- _DATA SHOWN_
** start **
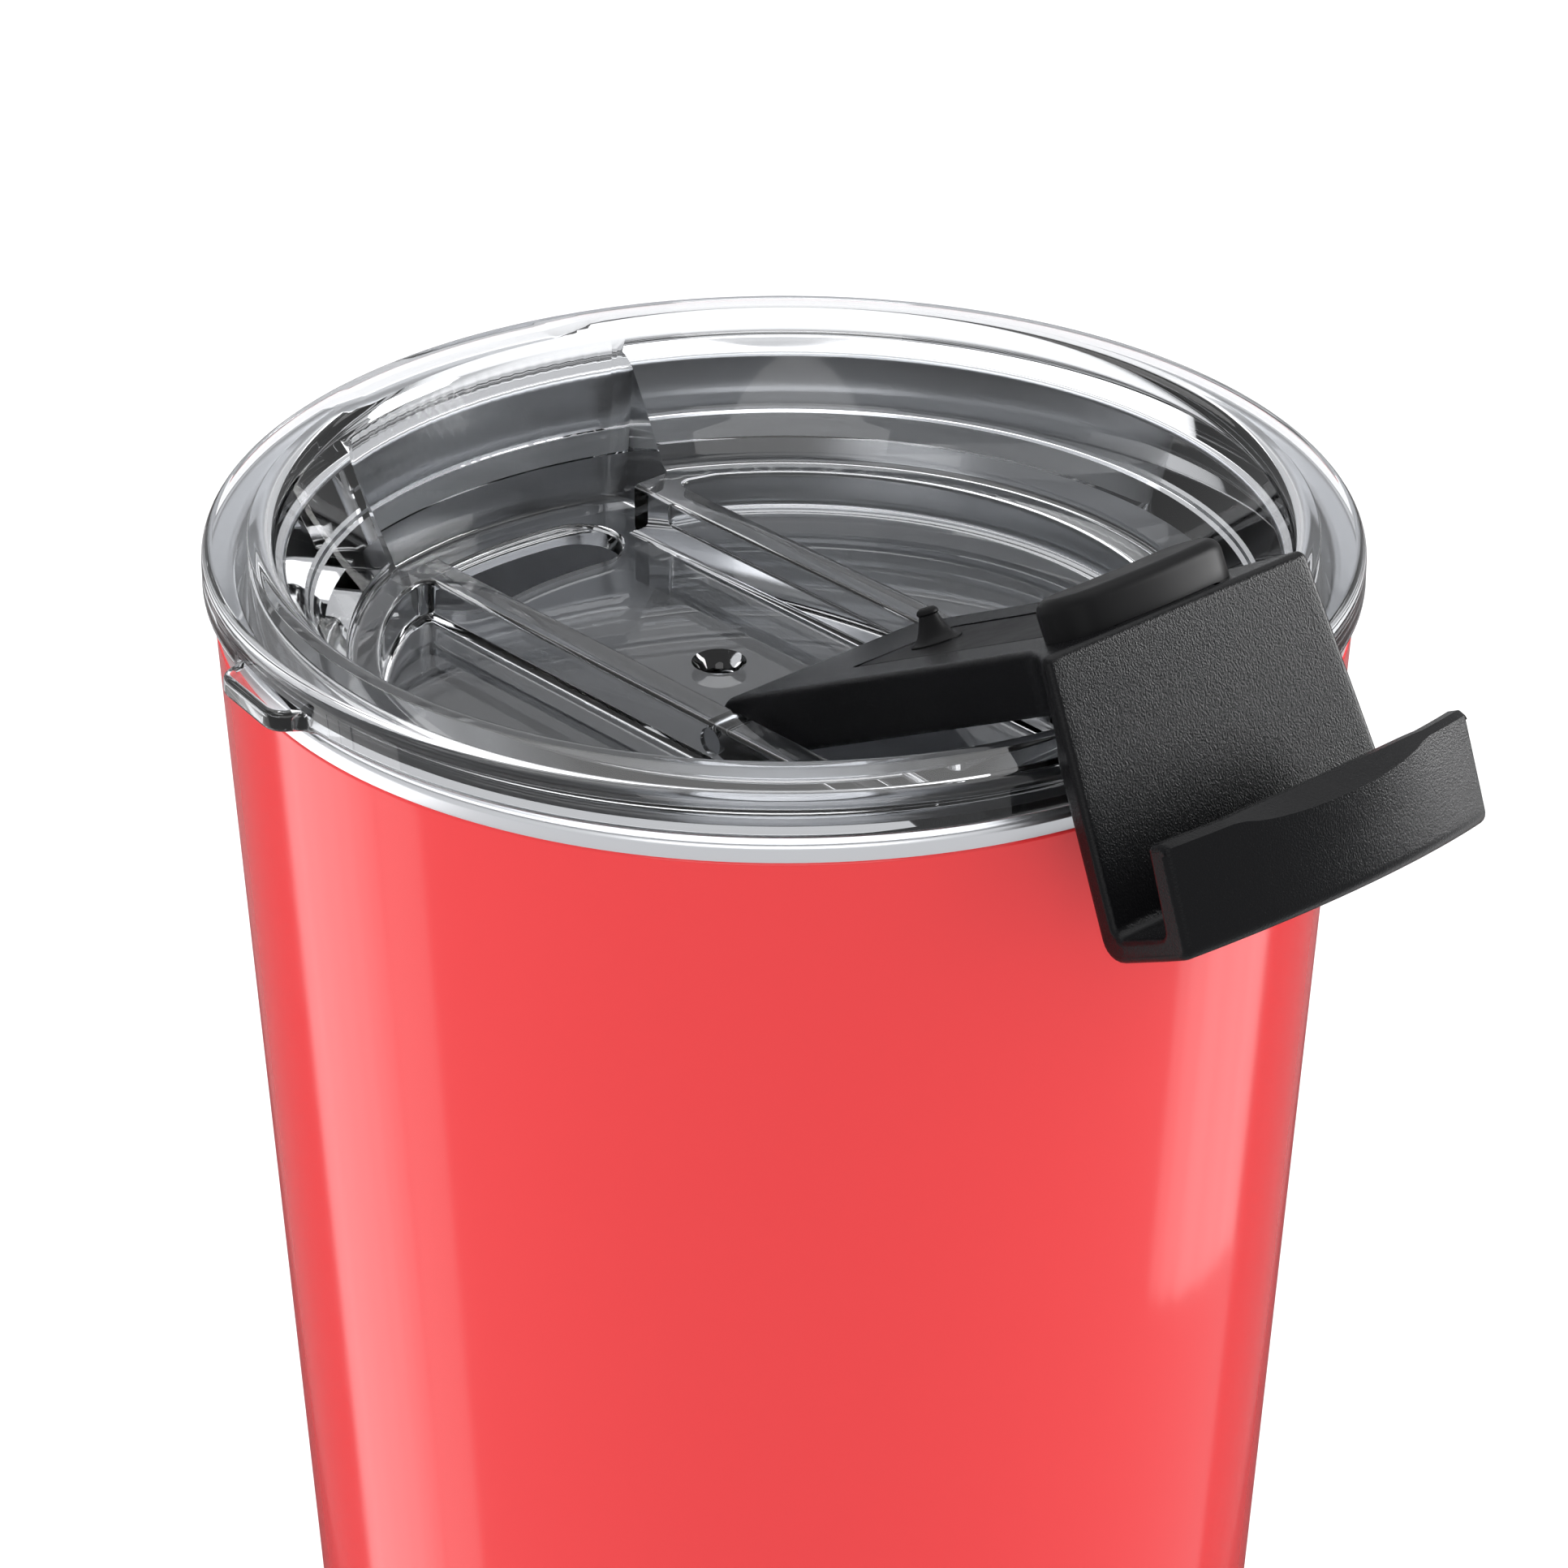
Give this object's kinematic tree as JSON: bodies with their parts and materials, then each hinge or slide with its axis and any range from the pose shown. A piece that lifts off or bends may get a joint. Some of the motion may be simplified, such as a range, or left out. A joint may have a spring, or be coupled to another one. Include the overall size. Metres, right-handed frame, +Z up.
{
  "type": "insulated tumbler with lid",
  "caption": "Coral red double-walled steel tumbler with a clear press-in lid and a black flip lever, shown open.",
  "frame": {"origin": "centre of the resting face at the foot", "axes": "+Z up through the mouth, -X towards the drinking slot, +X towards the open lever, Y along the lever's hinge"},
  "size_m": [0.1115, 0.0955, 0.1836],
  "materials": {
    "coral_paint": "gloss powder coat",
    "steel": "satin, turned",
    "clear_plastic": "clear, polished",
    "gasket_silicone": "translucent satin",
    "lever_black": "fine moulded grain",
    "seal_black": "satin",
    "copper_foil": "bright foil",
    "seal_glass": "fused bead",
    "getter": "pressed powder"
  },
  "bodies": {
    "vessel": {"outer_shell": "coral_paint", "outer_base": "steel", "base_cap": "steel", "vacuum_seal": "seal_glass", "getter_pellet": "getter", "getter_cup": "steel", "inner_liner": "steel", "liner_base": "steel", "foil_wrap": "copper_foil", "foil_disc": "copper_foil"},
    "lid": {"lid_body": "clear_plastic", "lid_gasket": "gasket_silicone"},
    "lever": {"flip_lever": "lever_black", "seal_strip": "seal_black", "drink_pad": "seal_black", "vent_plug": "seal_black", "hinge_pins": "steel"}
  },
  "joints": [
    {"name": "lid_lift", "type": "slide", "parent": "vessel", "child": "lid", "axis": [0, 0, 1], "range_m": [0, 0.06]},
    {"name": "lever_flip", "type": "hinge", "parent": "lid", "child": "lever", "pos_m": [0.0063, 0, 0.1594], "axis": [0, 1, 0], "range_deg": [-153.5, 0]}
  ]
}
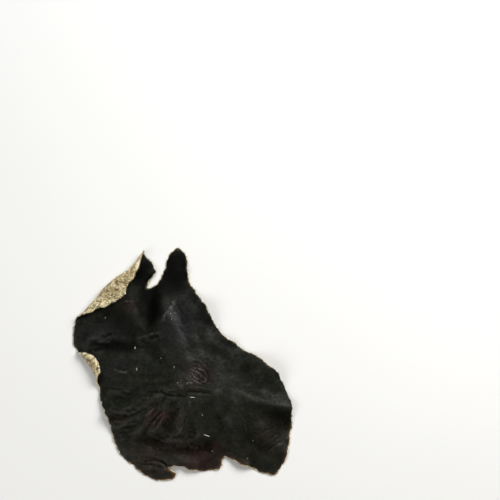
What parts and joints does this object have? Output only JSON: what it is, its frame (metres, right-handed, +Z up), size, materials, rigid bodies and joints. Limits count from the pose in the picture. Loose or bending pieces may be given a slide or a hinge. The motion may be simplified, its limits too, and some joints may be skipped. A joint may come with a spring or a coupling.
{
  "type": "wood ear mushroom",
  "caption": "Dried wood ear mushroom: one thin, wrinkled dark sheet lying felt side down, with rolled pale felted edges and a torn lower margin.",
  "frame": {"origin": "on the table under the middle of the mushroom's bounding box", "axes": "+Z up from the table, +Y away from the viewer along the longer side, +X to the viewer's right"},
  "size_m": [0.0858, 0.0918, 0.0087],
  "materials": {
    "flesh": "dried leathery flesh, near-black and softly glossy above, tan matted felt below and where an edge rolls over"
  },
  "bodies": {
    "root": {"wood_ear": "flesh"}
  },
  "joints": []
}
** end **
- _WHAT YOU NEED TO DO_
Output an exact copy of each record.

- _RESULT FOR THIS TASK_
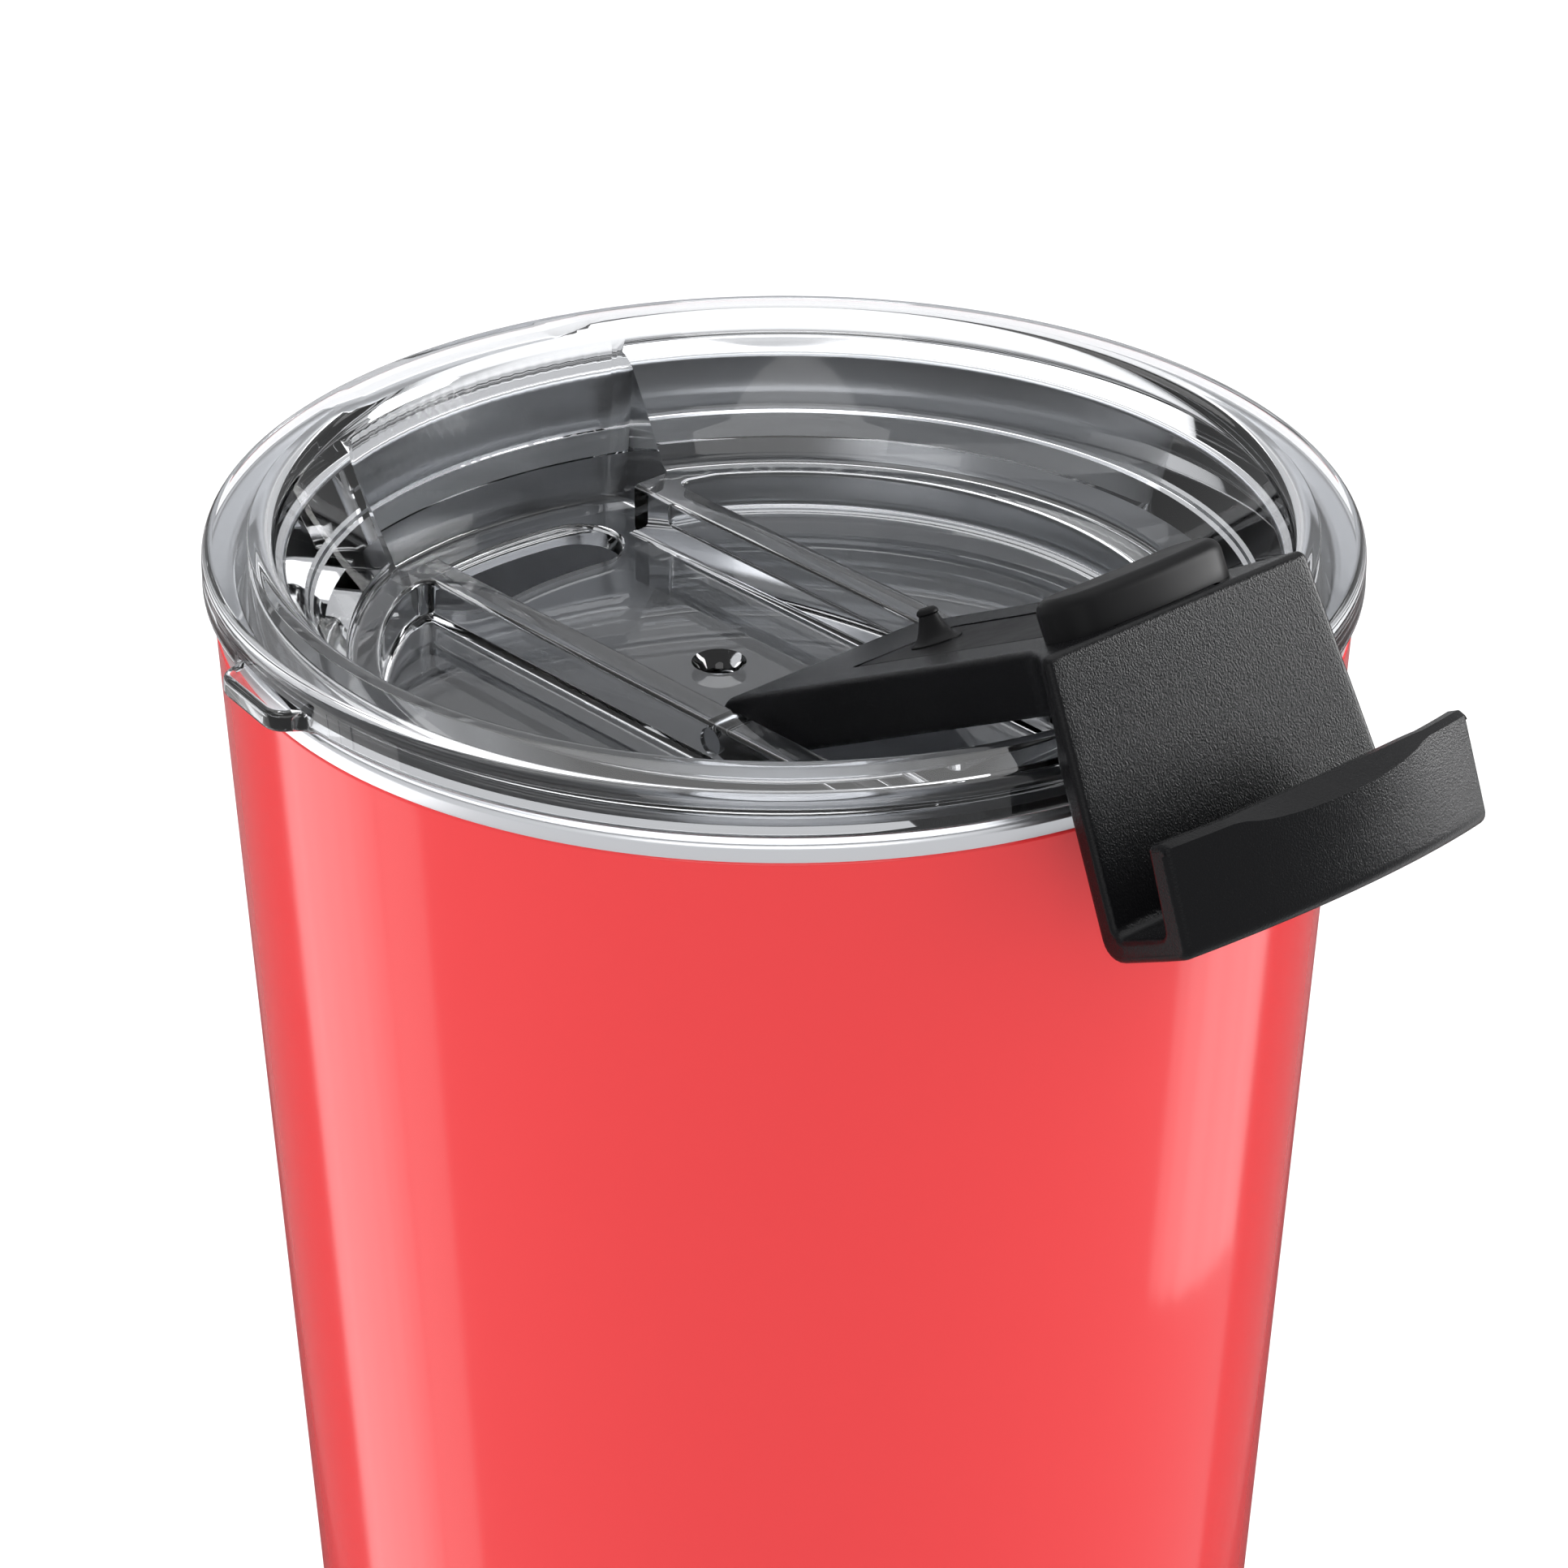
Give this object's kinematic tree as JSON: bodies with their parts and materials, then each hinge or slide with its axis and any range from the pose shown. A piece that lifts off or bends may get a joint. Some of the motion may be simplified, such as a range, or left out. A joint may have a spring, or be coupled to another one. Include the overall size. Metres, right-handed frame, +Z up.
{
  "type": "insulated tumbler with lid",
  "caption": "Coral red double-walled steel tumbler with a clear press-in lid and a black flip lever, shown open.",
  "frame": {"origin": "centre of the resting face at the foot", "axes": "+Z up through the mouth, -X towards the drinking slot, +X towards the open lever, Y along the lever's hinge"},
  "size_m": [0.1115, 0.0955, 0.1836],
  "materials": {
    "coral_paint": "gloss powder coat",
    "steel": "satin, turned",
    "clear_plastic": "clear, polished",
    "gasket_silicone": "translucent satin",
    "lever_black": "fine moulded grain",
    "seal_black": "satin",
    "copper_foil": "bright foil",
    "seal_glass": "fused bead",
    "getter": "pressed powder"
  },
  "bodies": {
    "vessel": {"outer_shell": "coral_paint", "outer_base": "steel", "base_cap": "steel", "vacuum_seal": "seal_glass", "getter_pellet": "getter", "getter_cup": "steel", "inner_liner": "steel", "liner_base": "steel", "foil_wrap": "copper_foil", "foil_disc": "copper_foil"},
    "lid": {"lid_body": "clear_plastic", "lid_gasket": "gasket_silicone"},
    "lever": {"flip_lever": "lever_black", "seal_strip": "seal_black", "drink_pad": "seal_black", "vent_plug": "seal_black", "hinge_pins": "steel"}
  },
  "joints": [
    {"name": "lid_lift", "type": "slide", "parent": "vessel", "child": "lid", "axis": [0, 0, 1], "range_m": [0, 0.06]},
    {"name": "lever_flip", "type": "hinge", "parent": "lid", "child": "lever", "pos_m": [0.0063, 0, 0.1594], "axis": [0, 1, 0], "range_deg": [-153.5, 0]}
  ]
}
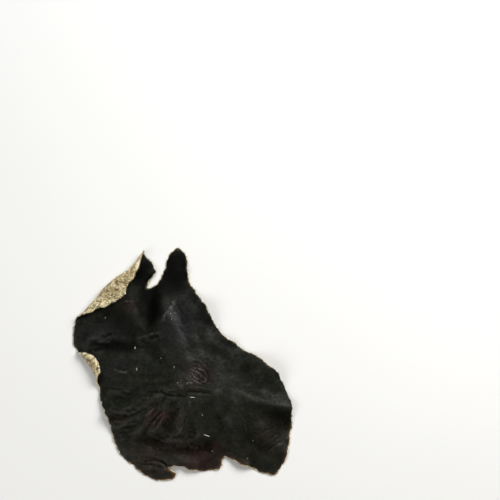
What parts and joints does this object have? Output only JSON: what it is, its frame (metres, right-handed, +Z up), size, materials, rigid bodies and joints. Limits count from the pose in the picture. Loose or bending pieces may be given a slide or a hinge. The motion may be simplified, its limits too, and some joints may be skipped. A joint may come with a spring or a coupling.
{
  "type": "wood ear mushroom",
  "caption": "Dried wood ear mushroom: one thin, wrinkled dark sheet lying felt side down, with rolled pale felted edges and a torn lower margin.",
  "frame": {"origin": "on the table under the middle of the mushroom's bounding box", "axes": "+Z up from the table, +Y away from the viewer along the longer side, +X to the viewer's right"},
  "size_m": [0.0858, 0.0918, 0.0087],
  "materials": {
    "flesh": "dried leathery flesh, near-black and softly glossy above, tan matted felt below and where an edge rolls over"
  },
  "bodies": {
    "root": {"wood_ear": "flesh"}
  },
  "joints": []
}